Continuous operation of the carpet manufacturing machinery results in maximum production of the machines and ultimately maximum profit. When the carpet manufacturing machines are not operating, the carpet manufacturing company loses both productivity and money. The continued operation of the tufting machine depends, in part, on a continuous supply of yarn. Thus, the timely and effective splicing of yarn supply packages directly impacts the productivity of the carpet manufacturing process.
Splicing the yarns quickly and effectively is important for the continued operation of the tufting machinery. A tufting operator is responsible for providing a continuous yarn supply to the machinery. The operator makes sure that several yarn packages are continuously available for feeding into the machines. During normal operation, the operator may be splicing up to fourteen (14) yarn packages per minute. Thus, it is important to minimize the splicing time.
In addition to timeliness, it is also important that the splice be small, yet effective. Initially, weaver's knots were used as a method to join the leading and trailing yarn packages. When done properly a weaver's knot is sufficiently small and effectively holds the two yarn pieces together for most applications. Where many needles are used in a small area, yarn spliced by weaver's knots will not feed through the needles. In addition, the formation of a weaver's knot requires considerable manual dexterity and, if done continuously for a prolonged period of time, can cause pain and fatigue in the worker's hands and arms. Moreover, the free ends of a weaver's knot are of inconsistent length. If the free ends are too long, they may not properly feed into the machine and thus cause the machine to shut down. In addition, too much time would be required to cut the free ends of the weaver's knot to a consistent length.

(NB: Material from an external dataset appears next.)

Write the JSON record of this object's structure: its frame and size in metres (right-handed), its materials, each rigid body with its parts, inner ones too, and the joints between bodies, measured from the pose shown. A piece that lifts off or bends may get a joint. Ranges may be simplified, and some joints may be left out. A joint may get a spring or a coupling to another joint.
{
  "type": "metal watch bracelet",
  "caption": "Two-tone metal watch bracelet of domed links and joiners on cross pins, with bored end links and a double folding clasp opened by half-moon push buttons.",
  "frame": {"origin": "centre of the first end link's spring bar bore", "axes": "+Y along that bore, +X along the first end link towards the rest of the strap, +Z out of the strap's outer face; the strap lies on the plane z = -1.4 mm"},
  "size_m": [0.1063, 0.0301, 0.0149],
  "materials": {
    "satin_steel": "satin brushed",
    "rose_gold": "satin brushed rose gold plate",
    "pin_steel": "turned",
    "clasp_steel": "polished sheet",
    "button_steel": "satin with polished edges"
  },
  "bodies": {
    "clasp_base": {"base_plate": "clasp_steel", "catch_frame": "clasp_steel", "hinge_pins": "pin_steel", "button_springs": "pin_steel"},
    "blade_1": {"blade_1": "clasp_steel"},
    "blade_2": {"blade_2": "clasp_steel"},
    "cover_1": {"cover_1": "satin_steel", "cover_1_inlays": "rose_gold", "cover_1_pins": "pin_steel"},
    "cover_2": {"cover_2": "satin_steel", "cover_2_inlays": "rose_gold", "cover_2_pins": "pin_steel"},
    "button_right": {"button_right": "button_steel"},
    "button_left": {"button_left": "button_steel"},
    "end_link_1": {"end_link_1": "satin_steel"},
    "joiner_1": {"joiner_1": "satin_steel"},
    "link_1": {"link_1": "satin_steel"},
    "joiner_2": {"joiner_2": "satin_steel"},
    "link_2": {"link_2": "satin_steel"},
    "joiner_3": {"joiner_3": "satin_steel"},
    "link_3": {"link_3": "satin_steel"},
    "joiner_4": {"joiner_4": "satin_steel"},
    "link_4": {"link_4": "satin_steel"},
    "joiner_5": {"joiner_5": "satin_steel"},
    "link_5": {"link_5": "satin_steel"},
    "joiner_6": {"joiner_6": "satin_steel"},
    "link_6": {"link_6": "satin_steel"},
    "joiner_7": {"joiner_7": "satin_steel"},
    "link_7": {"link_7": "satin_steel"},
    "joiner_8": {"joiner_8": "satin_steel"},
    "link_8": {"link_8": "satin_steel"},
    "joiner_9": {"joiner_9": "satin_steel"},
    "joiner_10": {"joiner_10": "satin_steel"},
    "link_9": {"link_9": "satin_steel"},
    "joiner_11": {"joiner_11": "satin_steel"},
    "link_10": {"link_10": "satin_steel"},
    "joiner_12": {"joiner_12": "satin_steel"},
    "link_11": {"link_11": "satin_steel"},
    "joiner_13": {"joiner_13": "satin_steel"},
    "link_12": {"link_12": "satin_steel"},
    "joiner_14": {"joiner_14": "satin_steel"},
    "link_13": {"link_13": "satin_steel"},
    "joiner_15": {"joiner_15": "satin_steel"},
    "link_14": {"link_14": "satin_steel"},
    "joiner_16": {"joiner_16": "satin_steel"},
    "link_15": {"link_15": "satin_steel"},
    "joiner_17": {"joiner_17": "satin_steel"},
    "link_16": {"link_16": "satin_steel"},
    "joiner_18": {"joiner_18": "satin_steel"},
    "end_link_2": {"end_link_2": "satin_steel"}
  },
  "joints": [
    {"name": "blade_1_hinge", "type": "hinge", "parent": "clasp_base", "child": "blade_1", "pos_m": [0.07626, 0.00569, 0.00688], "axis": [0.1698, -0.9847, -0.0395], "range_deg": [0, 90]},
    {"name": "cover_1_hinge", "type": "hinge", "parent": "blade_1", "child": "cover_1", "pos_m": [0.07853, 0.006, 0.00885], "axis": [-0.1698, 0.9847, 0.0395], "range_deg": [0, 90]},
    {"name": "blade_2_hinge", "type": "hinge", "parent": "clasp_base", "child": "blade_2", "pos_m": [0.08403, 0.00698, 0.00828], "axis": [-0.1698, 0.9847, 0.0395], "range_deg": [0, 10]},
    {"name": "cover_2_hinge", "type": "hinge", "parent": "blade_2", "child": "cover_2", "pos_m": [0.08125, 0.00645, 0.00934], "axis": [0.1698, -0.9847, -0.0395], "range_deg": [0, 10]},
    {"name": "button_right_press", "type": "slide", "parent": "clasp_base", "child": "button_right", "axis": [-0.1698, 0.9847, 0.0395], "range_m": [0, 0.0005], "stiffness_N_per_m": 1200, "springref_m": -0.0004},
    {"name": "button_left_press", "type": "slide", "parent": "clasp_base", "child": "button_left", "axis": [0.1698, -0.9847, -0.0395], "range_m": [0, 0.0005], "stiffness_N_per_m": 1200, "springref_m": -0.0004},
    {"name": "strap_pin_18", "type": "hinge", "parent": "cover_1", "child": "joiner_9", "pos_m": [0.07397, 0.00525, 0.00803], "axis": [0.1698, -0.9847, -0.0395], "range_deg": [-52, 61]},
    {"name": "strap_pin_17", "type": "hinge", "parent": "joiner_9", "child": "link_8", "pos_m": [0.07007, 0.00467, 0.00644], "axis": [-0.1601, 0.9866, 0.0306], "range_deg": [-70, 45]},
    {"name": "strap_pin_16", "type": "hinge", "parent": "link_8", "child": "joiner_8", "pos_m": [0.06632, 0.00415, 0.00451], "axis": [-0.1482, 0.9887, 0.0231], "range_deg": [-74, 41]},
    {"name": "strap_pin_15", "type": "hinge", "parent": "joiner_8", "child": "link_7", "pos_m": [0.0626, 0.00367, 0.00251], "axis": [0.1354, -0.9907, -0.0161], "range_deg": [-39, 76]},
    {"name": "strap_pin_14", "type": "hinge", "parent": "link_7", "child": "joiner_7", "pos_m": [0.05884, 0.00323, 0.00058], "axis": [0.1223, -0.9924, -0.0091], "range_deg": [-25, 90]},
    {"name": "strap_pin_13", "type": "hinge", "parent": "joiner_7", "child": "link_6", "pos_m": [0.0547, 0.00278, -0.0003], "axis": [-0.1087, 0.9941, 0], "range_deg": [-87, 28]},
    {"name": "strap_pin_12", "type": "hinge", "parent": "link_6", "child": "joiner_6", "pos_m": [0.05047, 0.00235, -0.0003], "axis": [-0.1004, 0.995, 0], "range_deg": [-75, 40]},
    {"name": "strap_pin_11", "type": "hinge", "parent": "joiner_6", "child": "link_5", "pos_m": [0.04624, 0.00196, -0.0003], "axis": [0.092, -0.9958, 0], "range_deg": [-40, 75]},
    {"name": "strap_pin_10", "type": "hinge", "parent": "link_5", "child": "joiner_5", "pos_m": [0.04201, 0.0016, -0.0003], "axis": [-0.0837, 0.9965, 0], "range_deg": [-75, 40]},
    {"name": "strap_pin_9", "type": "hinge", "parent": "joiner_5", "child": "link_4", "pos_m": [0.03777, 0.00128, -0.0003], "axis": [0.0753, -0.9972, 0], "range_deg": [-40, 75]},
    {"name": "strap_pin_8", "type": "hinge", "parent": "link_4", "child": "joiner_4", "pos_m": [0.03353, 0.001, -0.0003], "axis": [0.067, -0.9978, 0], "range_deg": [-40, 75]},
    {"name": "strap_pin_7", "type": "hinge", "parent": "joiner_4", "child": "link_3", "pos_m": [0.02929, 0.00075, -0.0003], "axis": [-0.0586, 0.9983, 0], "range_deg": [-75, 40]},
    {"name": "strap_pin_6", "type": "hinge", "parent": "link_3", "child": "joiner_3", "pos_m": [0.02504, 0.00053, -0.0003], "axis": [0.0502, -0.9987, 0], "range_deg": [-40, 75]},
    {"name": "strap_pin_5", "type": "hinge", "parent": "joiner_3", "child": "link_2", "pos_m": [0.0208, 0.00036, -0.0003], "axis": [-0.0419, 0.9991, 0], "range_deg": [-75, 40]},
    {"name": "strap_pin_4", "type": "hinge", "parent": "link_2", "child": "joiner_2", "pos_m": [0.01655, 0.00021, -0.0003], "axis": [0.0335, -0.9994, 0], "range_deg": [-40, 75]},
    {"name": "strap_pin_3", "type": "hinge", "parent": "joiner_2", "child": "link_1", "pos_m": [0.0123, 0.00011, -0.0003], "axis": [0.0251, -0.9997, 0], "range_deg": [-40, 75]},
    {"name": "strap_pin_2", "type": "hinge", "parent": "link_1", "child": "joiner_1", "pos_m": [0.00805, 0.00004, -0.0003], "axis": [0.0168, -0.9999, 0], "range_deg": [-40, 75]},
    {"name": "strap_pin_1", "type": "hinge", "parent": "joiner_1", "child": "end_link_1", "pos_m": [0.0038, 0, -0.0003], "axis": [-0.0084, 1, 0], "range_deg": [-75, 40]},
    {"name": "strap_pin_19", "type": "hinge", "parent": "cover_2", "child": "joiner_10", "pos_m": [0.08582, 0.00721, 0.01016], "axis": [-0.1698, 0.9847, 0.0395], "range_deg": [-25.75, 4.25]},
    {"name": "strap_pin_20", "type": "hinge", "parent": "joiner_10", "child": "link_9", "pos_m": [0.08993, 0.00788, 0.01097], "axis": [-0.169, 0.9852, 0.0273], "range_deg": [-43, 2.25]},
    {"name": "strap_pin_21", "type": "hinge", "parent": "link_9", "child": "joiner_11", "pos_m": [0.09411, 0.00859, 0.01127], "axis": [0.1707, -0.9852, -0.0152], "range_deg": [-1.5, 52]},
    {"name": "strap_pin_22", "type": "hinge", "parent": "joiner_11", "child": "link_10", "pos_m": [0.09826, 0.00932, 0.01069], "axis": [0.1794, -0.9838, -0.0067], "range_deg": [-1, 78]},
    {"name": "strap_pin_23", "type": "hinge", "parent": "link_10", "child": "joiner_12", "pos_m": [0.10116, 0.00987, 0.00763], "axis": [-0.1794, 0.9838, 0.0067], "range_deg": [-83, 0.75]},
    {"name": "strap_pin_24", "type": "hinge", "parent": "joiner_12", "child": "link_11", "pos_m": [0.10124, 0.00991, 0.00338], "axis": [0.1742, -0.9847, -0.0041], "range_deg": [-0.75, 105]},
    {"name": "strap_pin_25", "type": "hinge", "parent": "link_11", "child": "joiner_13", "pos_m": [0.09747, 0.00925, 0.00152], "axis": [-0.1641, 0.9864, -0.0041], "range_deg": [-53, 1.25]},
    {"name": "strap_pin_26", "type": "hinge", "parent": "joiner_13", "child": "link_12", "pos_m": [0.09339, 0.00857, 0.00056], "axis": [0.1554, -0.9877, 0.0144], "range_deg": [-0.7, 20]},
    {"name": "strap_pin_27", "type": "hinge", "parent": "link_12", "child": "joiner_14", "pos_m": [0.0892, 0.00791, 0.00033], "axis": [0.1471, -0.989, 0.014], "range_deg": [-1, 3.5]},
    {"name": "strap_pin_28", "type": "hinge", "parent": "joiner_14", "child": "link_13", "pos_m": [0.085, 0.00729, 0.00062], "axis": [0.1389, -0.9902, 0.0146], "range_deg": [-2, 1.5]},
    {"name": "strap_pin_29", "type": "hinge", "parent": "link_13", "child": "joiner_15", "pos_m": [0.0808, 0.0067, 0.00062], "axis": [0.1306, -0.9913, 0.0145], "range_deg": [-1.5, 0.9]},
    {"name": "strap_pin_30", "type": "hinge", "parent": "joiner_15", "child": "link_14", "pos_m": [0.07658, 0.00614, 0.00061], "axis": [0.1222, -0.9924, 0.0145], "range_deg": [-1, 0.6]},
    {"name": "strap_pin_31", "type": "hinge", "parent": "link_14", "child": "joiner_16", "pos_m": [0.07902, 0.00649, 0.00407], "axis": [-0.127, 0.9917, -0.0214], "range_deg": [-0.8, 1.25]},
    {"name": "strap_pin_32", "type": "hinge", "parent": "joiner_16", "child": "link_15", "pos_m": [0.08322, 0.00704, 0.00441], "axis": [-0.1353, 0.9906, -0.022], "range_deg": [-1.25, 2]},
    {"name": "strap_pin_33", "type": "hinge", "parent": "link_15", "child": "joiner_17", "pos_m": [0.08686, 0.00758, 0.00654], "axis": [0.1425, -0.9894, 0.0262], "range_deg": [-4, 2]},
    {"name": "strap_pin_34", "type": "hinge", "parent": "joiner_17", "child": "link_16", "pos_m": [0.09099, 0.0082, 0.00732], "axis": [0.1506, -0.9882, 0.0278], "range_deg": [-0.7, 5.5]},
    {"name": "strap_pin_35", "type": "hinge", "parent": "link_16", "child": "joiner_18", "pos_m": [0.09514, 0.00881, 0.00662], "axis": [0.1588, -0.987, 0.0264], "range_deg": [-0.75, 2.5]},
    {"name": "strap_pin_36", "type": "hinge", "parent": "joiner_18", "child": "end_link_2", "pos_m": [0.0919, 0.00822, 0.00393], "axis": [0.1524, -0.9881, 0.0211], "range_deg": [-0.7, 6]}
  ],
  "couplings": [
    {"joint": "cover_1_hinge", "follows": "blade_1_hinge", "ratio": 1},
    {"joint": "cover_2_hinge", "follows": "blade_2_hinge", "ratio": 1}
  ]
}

Turning now to prior art splicing devices, all of the cited hand-held air splicing devices have been designed to include multiple nozzles that provide pressurized air to a splicing chamber. Moreover, the prior art requires that the yarns be manually fed into the devices. This process is cumbersome, time consuming and requires precision and significant coordination on the part of the operator.

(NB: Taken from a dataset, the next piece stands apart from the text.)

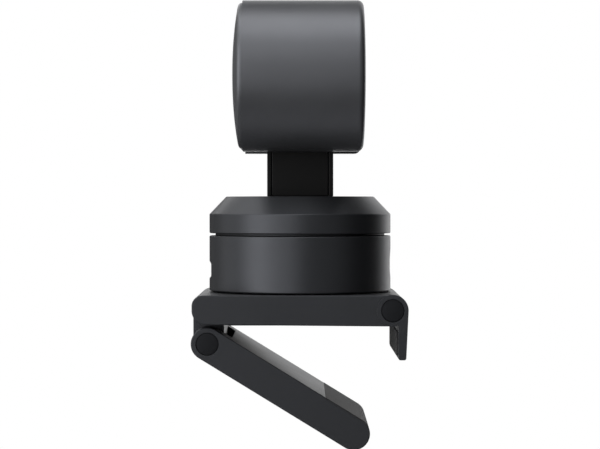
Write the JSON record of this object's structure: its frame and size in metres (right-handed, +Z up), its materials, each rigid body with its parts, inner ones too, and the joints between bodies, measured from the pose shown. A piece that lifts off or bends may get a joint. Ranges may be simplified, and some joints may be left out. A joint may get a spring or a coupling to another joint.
{
  "type": "pan-tilt webcam on a folding monitor clip",
  "caption": "Motorised webcam: a racetrack-fronted head tilts on a flat neck, pans on a round base, and hangs on a monitor by a folding clip with a front lip and a hinged rear leg.",
  "frame": {"origin": "middle of the rest pad's underside, the face that sits on a monitor's top edge, on the pan axis", "axes": "+X the way the lens looks, +Y the camera's left side, +Z up along the pan axis"},
  "size_m": [0.0521, 0.062, 0.1087],
  "materials": {
    "satin_plastic": "fine satin moulded plastic, dark cool grey",
    "clip_plastic": "matte moulded plastic, near black",
    "gloss_black": "polished black plastic",
    "rubber": "soft matte silicone rubber",
    "smoked_glass": "black-backed polished glass panel",
    "lens_glass": "coated lens glass",
    "steel": "machined steel",
    "brass": "turned brass",
    "aluminium": "machined aluminium",
    "circuit_board": "green solder mask",
    "flex_film": "amber polyimide film",
    "indicator": "dark translucent window"
  },
  "bodies": {
    "base": {"clip_plate": "clip_plastic", "rest_pad": "rubber", "tripod_thread_insert": "brass", "plate_screw_1": "steel", "plate_screw_2": "steel", "plate_screw_3": "steel", "base_shell": "satin_plastic", "base_bottom_cover": "clip_plastic", "main_board": "circuit_board", "usb_c_socket": "steel", "status_window": "indicator", "pan_motor": "aluminium", "pan_bearing": "steel"},
    "pan_stage": {"turntable": "clip_plastic", "turntable_screw_1": "steel", "turntable_screw_2": "steel", "turntable_screw_3": "steel", "pan_shaft": "steel", "pan_shaft_nut": "steel", "pan_cap": "satin_plastic", "neck_frame": "gloss_black", "neck_rear_cover": "gloss_black", "neck_front_cover": "gloss_black", "neck_flex_cable": "flex_film", "tilt_motor": "aluminium"},
    "head": {"head_shell": "satin_plastic", "rear_cover": "satin_plastic", "front_glass": "smoked_glass", "front_frame": "clip_plastic", "main_lens_barrel": "gloss_black", "main_lens": "lens_glass", "main_sensor_board": "circuit_board", "main_image_sensor": "indicator", "second_lens_barrel": "gloss_black", "second_lens": "lens_glass", "second_sensor_board": "circuit_board", "second_image_sensor": "indicator", "tilt_shaft": "steel", "tilt_hub_right": "aluminium", "tilt_hub_left": "aluminium", "processor_board": "circuit_board", "heat_spreader": "aluminium", "microphone_right": "steel", "microphone_left": "steel"},
    "leg": {"leg": "clip_plastic", "leg_pad": "rubber", "leg_friction_washer_right": "steel", "leg_friction_washer_left": "steel", "leg_hinge_pin": "steel", "leg_pin_cap_right": "gloss_black", "leg_pin_cap_left": "gloss_black"},
    "lip": {"front_lip": "clip_plastic", "lip_pad": "rubber", "lip_hinge_pin": "steel", "lip_pin_cap_right": "gloss_black", "lip_pin_cap_left": "gloss_black"}
  },
  "joints": [
    {"name": "pan", "type": "hinge", "parent": "base", "child": "pan_stage", "pos_m": [0, 0, 0.0215], "axis": [0, 0, 1], "range_deg": [-155, 155]},
    {"name": "tilt", "type": "hinge", "parent": "pan_stage", "child": "head", "pos_m": [0, 0, 0.06035], "axis": [0, 1, 0], "range_deg": [-45, 25]},
    {"name": "leg_hinge", "type": "hinge", "parent": "base", "child": "leg", "pos_m": [-0.0223, 0, -0.00445], "axis": [0, 1, 0], "range_deg": [-31.5, 103.5]},
    {"name": "lip_hinge", "type": "hinge", "parent": "base", "child": "lip", "pos_m": [0.02215, 0, 0.0037], "axis": [0, -1, 0], "range_deg": [0, 90]}
  ]
}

Czelusniak et al. (U.S. Pat. Nos. 4,833,872 and 4,825,630) disclose methods and devices for air splicing yarn. The claimed devices include a cylindrical housing having an axial passageway and an open center. In addition, the Czelusniak devices include a pressurized air source connected to the housing. A circular channel, enclosed within the housing, is connected to the air source. A series of small passageways extends radially inward from the circular channel. The passageways are arranged at an angle from the center of the device so as to cause the pressurized air to move in a circular manner.
Crouch et al. (U.S. Pat. No. 4,788,814) discloses a manually operated air splicing device that is mounted near a textile winder. The device includes a cylindrical passageway, a pressurized air supply, an air channel, inwardly extending passageways connecting the channel to the passageway and a spring loaded arm to supply pressurized air to the channel. To operate, the user feeds both yarn pieces in the passageway and presses the arm to supply pressurized air to the passageway. The air creates a turbulent effect as it moves through the channel and into the passageways to splice the yarn pieces together.
The prior art devices and methods discussed above are undesirable for several reasons. All require the operator to manually feed the yarn pieces to be spliced into one end of the device. This requires considerable time and coordination of the operator. In addition, manually fed yarns often get misled. A splice that is misfed may be weak and break apart. A misfed splice may also have a longer tail which would fail to pass through the tufting needles and cause the machines to shut down. Moreover, the multiple passageways must have smaller diameters in order to deliver high pressure air to the splicing chamber. The smaller diameter passageways tend to clog when dust, dirt, oil and moisture particles enter the air system. A clogged passageway renders the device inoperable and requires the user to clear the passageway. To prevent the reoccurrence of a clogged passageway, the prior art devices are often used with an air filtration unit.
In addition, the prior art devices cited create splices that are often too large to fit through the tufting needles. When this occurs, the machine shuts down and requires rethreading before starting up again. Thus, a small splice is desired to ensure that the splice will easily pass through the tufting needles and prevent shut down problems with the tufting machinery.
It has also been found that the prior art devices ineffectively splice polypropylene yarns. Polypropylene yarn is a higher quality material used in the carpet industry today. Due to the quality and cost of polypropylene, carpet manufacturers want to use it as often as possible. If the availability of air splicing devices presently on the market cannot effectively splice polypropylene fibers, carpet manufacturers will be limited in the production of polypropylene carpet. A device that effectively splices a polyprophylene yarns would enable carpet manufacturers to produce a greater volume of higher quality carpet.
Thus, there is a need for an air splicing device and method that introduces pressurized air into a splicing chamber at a single location. There is a further need for an air splicing device and method that provides for larger air passageways through which pressurized air travels.
There is yet a further need for an air splicing device and method that does not require an air filtering device.
There is yet a further need for an air splicing device and method that does not clog when particles are introduced into the air system.
There is still a further need for an air splicing device and method that automatically feeds the yarn into the device.
There is yet a further need for an air splicing device and method that severs the yarn while it is within the device.
There is still a further need for an air splicing and device that effectively splices polypropylene yarns.
There is still a further need for an air splicing device and method that consistently produces splices of the same length.
There is still a further need for an air splicing device and method that consistently produces a sufficiently small splice capable of passing through needles used in carpet manufacturing machinery.